Sprint Nextel shares were down nearly 5 percent at midday after an analyst report said the company’s gamble on the iPhone increased its risk of filing for bankruptcy.
The analyst, Craig Moffett of Bernstein, said Sprint, the No. 3 U.S. mobile provider based in Overland Park, faced steep costs because of factors such as its iPhone deal with Apple. Sprint Nextel is betting big on the iPhone’s eventually bringing it lots of data hungry, and thus more profitable, customers. But wireless companies — Sprint followed AT&T and Verizon in providing the iPhone — pay a hefty subsidy to Apple for each iPhone.
Moffett downgraded Sprint shares to “underperform” from “market-perform,” saying that the company will face “new and larger risks” if Apple launched a high-speed iPhone later this year based on a technology that Sprint’s bigger rivals have installed more widely than Sprint.

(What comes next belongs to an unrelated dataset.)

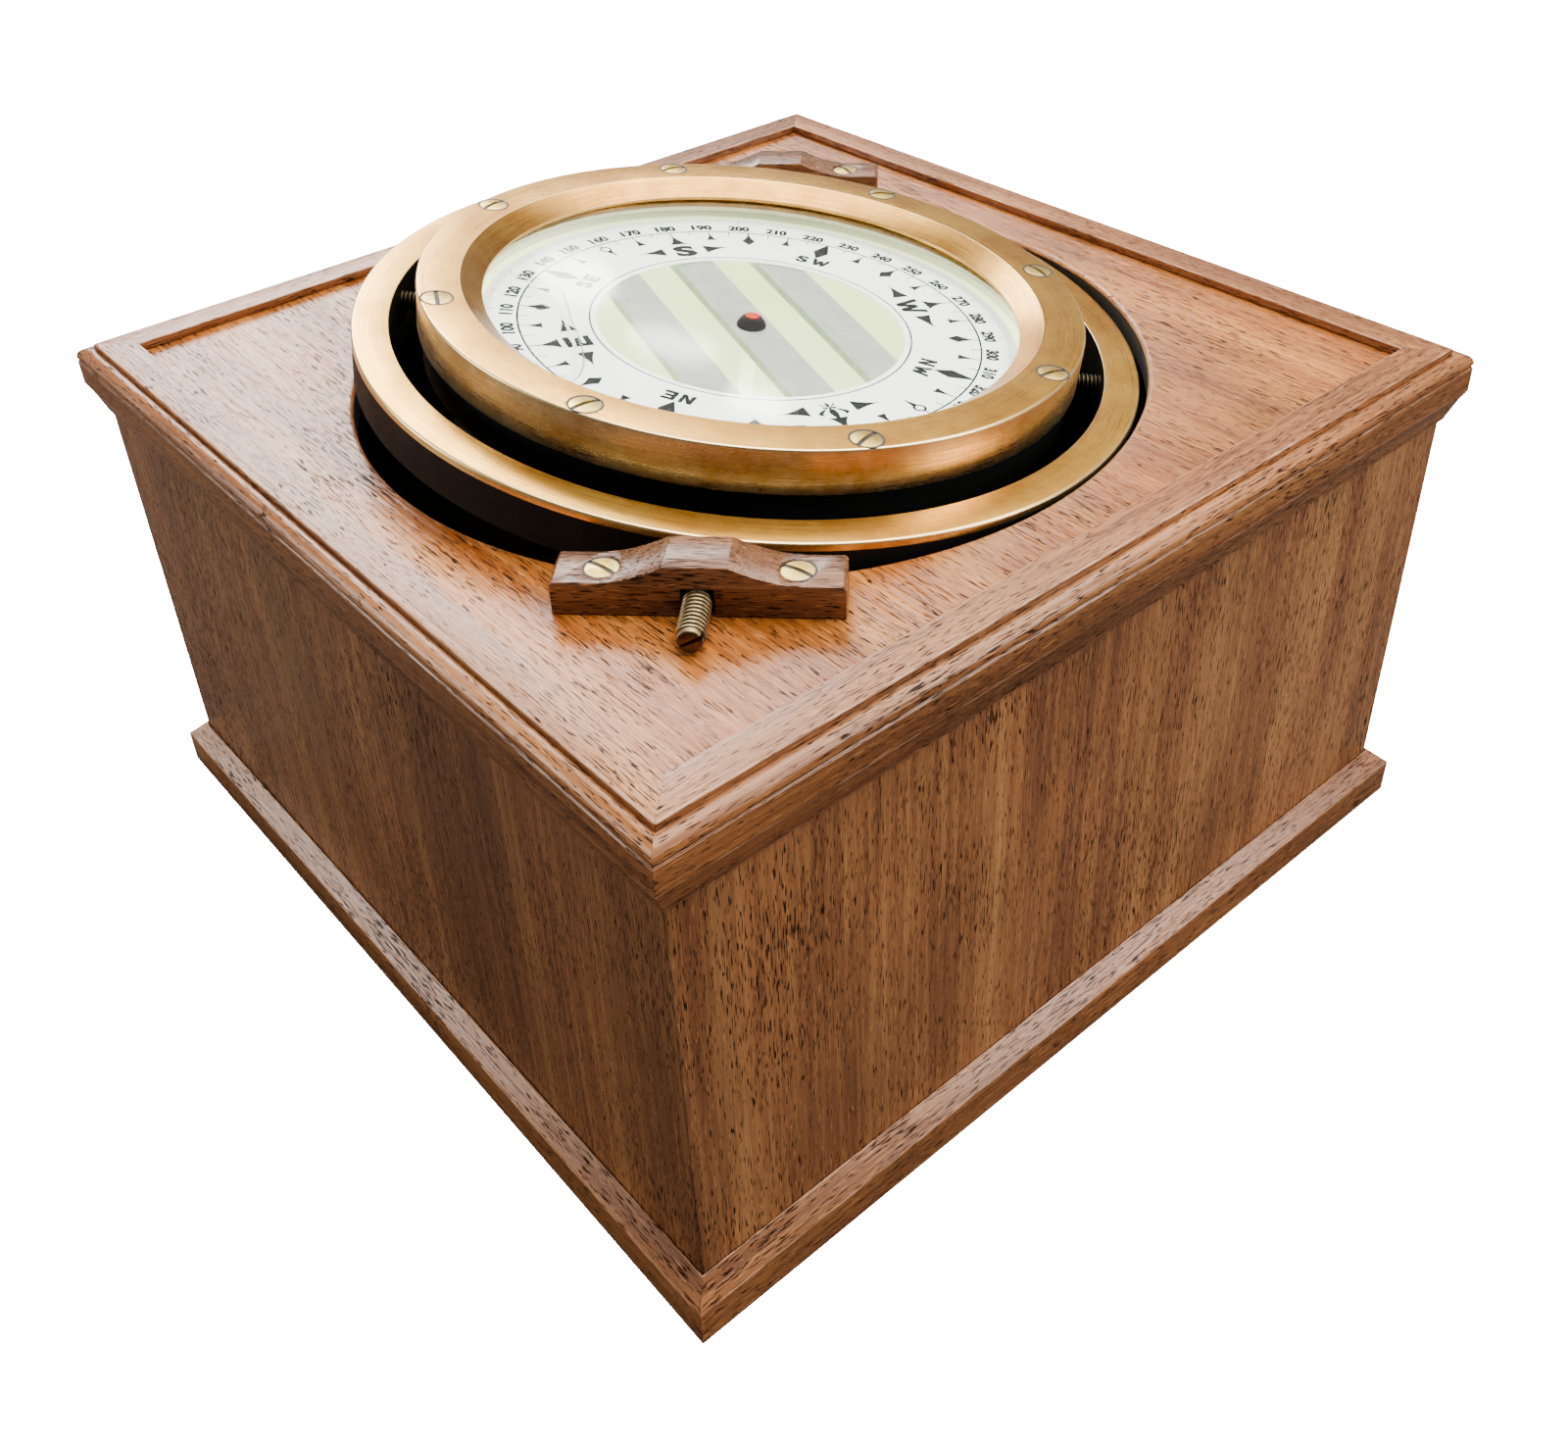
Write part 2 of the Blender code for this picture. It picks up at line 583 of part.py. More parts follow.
def build_bezel(bowl, frame):
    chamfer = 0.7 * MM
    lip = GLASS_TOP + GAP
    outline = [(SIGHT_RADIUS + BEZEL_SLOPE, BEZEL_TOP), (BEZEL_RADIUS - chamfer, BEZEL_TOP),
               (BEZEL_RADIUS, BEZEL_TOP - chamfer), (BEZEL_RADIUS, BEZEL_BOTTOM), (RECESS, BEZEL_BOTTOM),
               (RECESS, lip), (SIGHT_RADIUS, lip), (SIGHT_RADIUS, lip + LIP_THICK)]
    bezel = place("bezel", turned("bezel", outline), lacquered_brass(), frame)

    outline = countersunk(BEZEL_SCREW_HEAD, BEZEL_SCREW_SHANK, BEZEL_SCREW_LENGTH, SCREW_CROWN)
    screw = slotted("bezel_screw", outline, SCREW_SLOT, SCREW_SLOT, SCREW_CROWN)
    sunk = countersink("bezel_screw_hole", BEZEL_SCREW_HEAD, BEZEL_SCREW_SHANK, BEZEL_SCREW_LENGTH + GAP,
                       4 * MM)
    for number in range(BEZEL_SCREWS):
        angle = 2 * math.pi * (number + 0.5) / BEZEL_SCREWS
        spot = Vector((BOLT_CIRCLE * math.cos(angle), BOLT_CIRCLE * math.sin(angle), BEZEL_TOP))
        here = Matrix.Translation(spot) @ Matrix.Rotation(angle + math.radians(29), 4, "Z")
        place("bezel_screw_%d" % (number + 1), screw, lacquered_brass(), frame, here)
        tool = cutter("bezel_screw_hole_%d" % (number + 1), sunk, frame, here)
        cut(bezel, tool)
        cut(bowl, tool)

    glass = [(0, GLASS_TOP), (GLASS_RADIUS, GLASS_TOP), (GLASS_RADIUS, GLASS_BOTTOM), (0, GLASS_BOTTOM)]
    place("glass", turned("glass", glass), clear_glass(), frame)
    gasket = [(BOWL_INNER + GAP, GASKET_BOTTOM + GASKET_THICK), (GLASS_RADIUS, GASKET_BOTTOM + GASKET_THICK),
              (GLASS_RADIUS, GASKET_BOTTOM), (BOWL_INNER + GAP, GASKET_BOTTOM)]
    place("glass_gasket", turned("glass_gasket", gasket), black_rubber(), frame)


# ---------------------------------------------------------------- card
def build_card(frame):
    card = [(CARD_WINDOW, CARD_LIFT + CARD_THICK), (CARD_RADIUS, CARD_LIFT + CARD_THICK),
            (CARD_RADIUS, CARD_LIFT), (CARD_WINDOW, CARD_LIFT)]
    place("card", turned("card", card), white_card(), frame)

    for label, row in (("east", -1), ("middle", 0), ("west", 1)):
        offset = row * MAGNET_PITCH
        reach = math.sqrt(CARD_WINDOW ** 2 - offset ** 2) + MAGNET_LAP
        low = (-reach, offset - MAGNET_WIDTH / 2, MAGNET_BOTTOM)
        high = (reach, offset + MAGNET_WIDTH / 2, MAGNET_TOP)
        magnet = place("magnet_bar_" + label, box("magnet_bar", low, high), grey_steel(), frame)
        if row == 0:
            hole = rod("cap_hole", CAP_BORE + GAP, MAGNET_BOTTOM - 2 * MM, MAGNET_TOP + 2 * MM)
            cut(magnet, cutter("cap_hole", hole, frame))

    top = CARD_LIFT + CAP_HEIGHT
    roof = top - 0.9 * MM
    cap = [(0, top), (CAP_TOP_RADIUS, top), (CAP_RADIUS, CARD_LIFT + 0.6 * MM), (CAP_RADIUS, CARD_LIFT),
           (CAP_BORE, CARD_LIFT), (CAP_BORE, roof), (0, roof)]
    place("card_cap", turned("card_cap", cap, 24), black_paint(), frame)
    place("cap_jewel", rod("cap_jewel", CAP_BORE - GAP, roof - GAP - JEWEL_THICK + 0.2 * MM, roof - GAP),
          red_jewel(), frame)
    place("cap_dot", rod("cap_dot", DOT_RADIUS, top + GAP, top + GAP + DOT_THICK, 24), red_paint(), frame)


def main():
    clear_scene()
    gimbal_frame = empty("gimbal_frame", (0, 0, PIVOT_HEIGHT), (0, 0, GIMBAL_TURN))
    ring_frame = empty("ring_frame", turn=(RING_TILT, 0, 0), parent=gimbal_frame)
    bowl_frame = empty("bowl_frame", turn=(0, BOWL_TILT, 0), parent=ring_frame)
    card_frame = empty("card_frame", turn=(0, 0, CARD_TURN), parent=bowl_frame)

    panel = build_case()
    build_blocks(panel, gimbal_frame)
    build_ring(ring_frame)
    bowl = build_bowl(bowl_frame)
    build_bezel(bowl, bowl_frame)
    build_card(card_frame)


main()
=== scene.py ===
"""Looks of the boxed ship compass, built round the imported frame, in metres."""
import json
import math

import bmesh
import bpy
from mathutils import Matrix, Vector


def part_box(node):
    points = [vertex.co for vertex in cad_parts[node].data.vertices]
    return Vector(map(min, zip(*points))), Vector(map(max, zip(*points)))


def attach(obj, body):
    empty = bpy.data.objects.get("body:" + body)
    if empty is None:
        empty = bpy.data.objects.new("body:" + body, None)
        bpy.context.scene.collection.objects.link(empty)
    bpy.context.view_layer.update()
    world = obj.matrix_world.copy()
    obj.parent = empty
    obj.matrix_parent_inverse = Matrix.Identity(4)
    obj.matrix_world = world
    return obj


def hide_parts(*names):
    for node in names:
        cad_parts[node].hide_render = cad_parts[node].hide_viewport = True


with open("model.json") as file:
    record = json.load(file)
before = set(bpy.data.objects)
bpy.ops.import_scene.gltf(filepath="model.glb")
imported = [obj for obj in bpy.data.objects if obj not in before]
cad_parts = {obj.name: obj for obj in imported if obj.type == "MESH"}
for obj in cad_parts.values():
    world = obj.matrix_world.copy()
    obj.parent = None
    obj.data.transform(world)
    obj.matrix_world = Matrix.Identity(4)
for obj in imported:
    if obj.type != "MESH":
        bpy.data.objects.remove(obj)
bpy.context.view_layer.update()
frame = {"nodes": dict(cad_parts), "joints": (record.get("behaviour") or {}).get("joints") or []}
NODES = frame["nodes"]
JOINTS = {joint["name"]: joint for joint in frame["joints"]}
MM = 0.001

# ---------------------------------------------------------------- places, from the frame
LOW, HIGH = {}, {}
for corner_node in ("right_side", "top_panel", "cornice_right", "base_moulding_right"):
    LOW[corner_node], HIGH[corner_node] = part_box(corner_node)
HALF = HIGH["right_side"].x
WALL = HIGH["right_side"].x - LOW["right_side"].x
WALL_TOP = HIGH["right_side"].z
PANEL_TOP = HIGH["top_panel"].z
PANEL_BOTTOM = LOW["top_panel"].z
CASE_TOP = HIGH["cornice_right"].z
CORNICE_FOOT = LOW["cornice_right"].z
CORNICE_OUT = HIGH["cornice_right"].x
RIM_IN = LOW["cornice_right"].x
BASE_TOP = HIGH["base_moulding_right"].z
BASE_OUT = HIGH["base_moulding_right"].x
PIVOT = Vector(JOINTS["ring_tilt"]["pos_m"])
OUTER_AXIS = Vector(JOINTS["ring_tilt"]["axis"])
INNER_AXIS = Vector(JOINTS["bowl_tilt"]["axis"])
BOWL_UP = Vector(JOINTS["card_turn"]["axis"])
CARD_TURN = 28.5                        # north on the card, in degrees from the outer gimbal axis


def axes(across, along, up, origin=PIVOT):
    """A frame from its three axes, as a matrix."""
    made = Matrix((across, along, up)).transposed().to_4x4()
    made.translation = origin
    return made


def turn_by(degrees, axis="Z"):
    """A turn about one axis."""
    return Matrix.Rotation(math.radians(degrees), 4, axis)


LEVEL = axes(OUTER_AXIS, Vector((0, 0, 1)).cross(OUTER_AXIS), Vector((0, 0, 1)))
RING = axes(OUTER_AXIS, INNER_AXIS, OUTER_AXIS.cross(INNER_AXIS))
BOWL = axes(INNER_AXIS.cross(BOWL_UP), INNER_AXIS, BOWL_UP)
CARD = BOWL @ turn_by(CARD_TURN)


def measure(node, place):
    """Least and greatest reach from a frame's upright axis, and the heights, of a CAD node."""
    inverse = place.inverted()
    points = [inverse @ vertex.co for vertex in NODES[node].data.vertices]
    reaches = [math.hypot(point.x, point.y) for point in points]
    heights = [point.z for point in points]
    return min(reaches), max(reaches), min(heights), max(heights)


RING_IN, RING_OUT, RING_LOW, RING_TOP = measure("gimbal_ring", RING)
SIGHT, BEZEL_OUT, BEZEL_LOW, BEZEL_TOP = measure("bezel", BOWL)
_, GLASS_OUT, GLASS_LOW, GLASS_TOP = measure("glass", BOWL)
CARD_IN, CARD_OUT, CARD_LOW, CARD_TOP = measure("card", CARD)
_, FLANGE_OUT, BOWL_LOW, _ = measure("bowl", BOWL)
_, CAP_OUT, CAP_LOW, CAP_TOP = measure("card_cap", CARD)
_, DOT_OUT, DOT_LOW, DOT_TOP = measure("cap_dot", CARD)
_, STUD_OUT, _, _ = measure("pivot_stud_front", LEVEL)
STUD_IN, _, _, STUD_RADIUS = measure("pivot_stud_front", RING)
PIN_IN, PIN_OUT, _, PIN_RADIUS = measure("bowl_pivot_left", RING)
HOLE_RADIUS = 123.4 * MM                # round hole in the panel, as in the CAD part


# ---------------------------------------------------------------- small tools
def feed(tree, node, links):
    """Links or sets each of a node's inputs."""
    for socket, value in links.items():
        if isinstance(value, bpy.types.NodeSocket):
            tree.links.new(value, node.inputs[socket])
        else:
            node.inputs[socket].default_value = value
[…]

“To be clear, we are not predicting a Sprint bankruptcy. We are merely acknowledging that it is a very legitimate risk. And notwithstanding a recent rally in Sprint shares, we believe that risk is rising,” Moffett said in a research note.
A Sprint spokesman was not immediately available to comment.
Sprint shares were down 14 cents, to $2.75, in midday trading on the New York Stock Exchange after the report was released.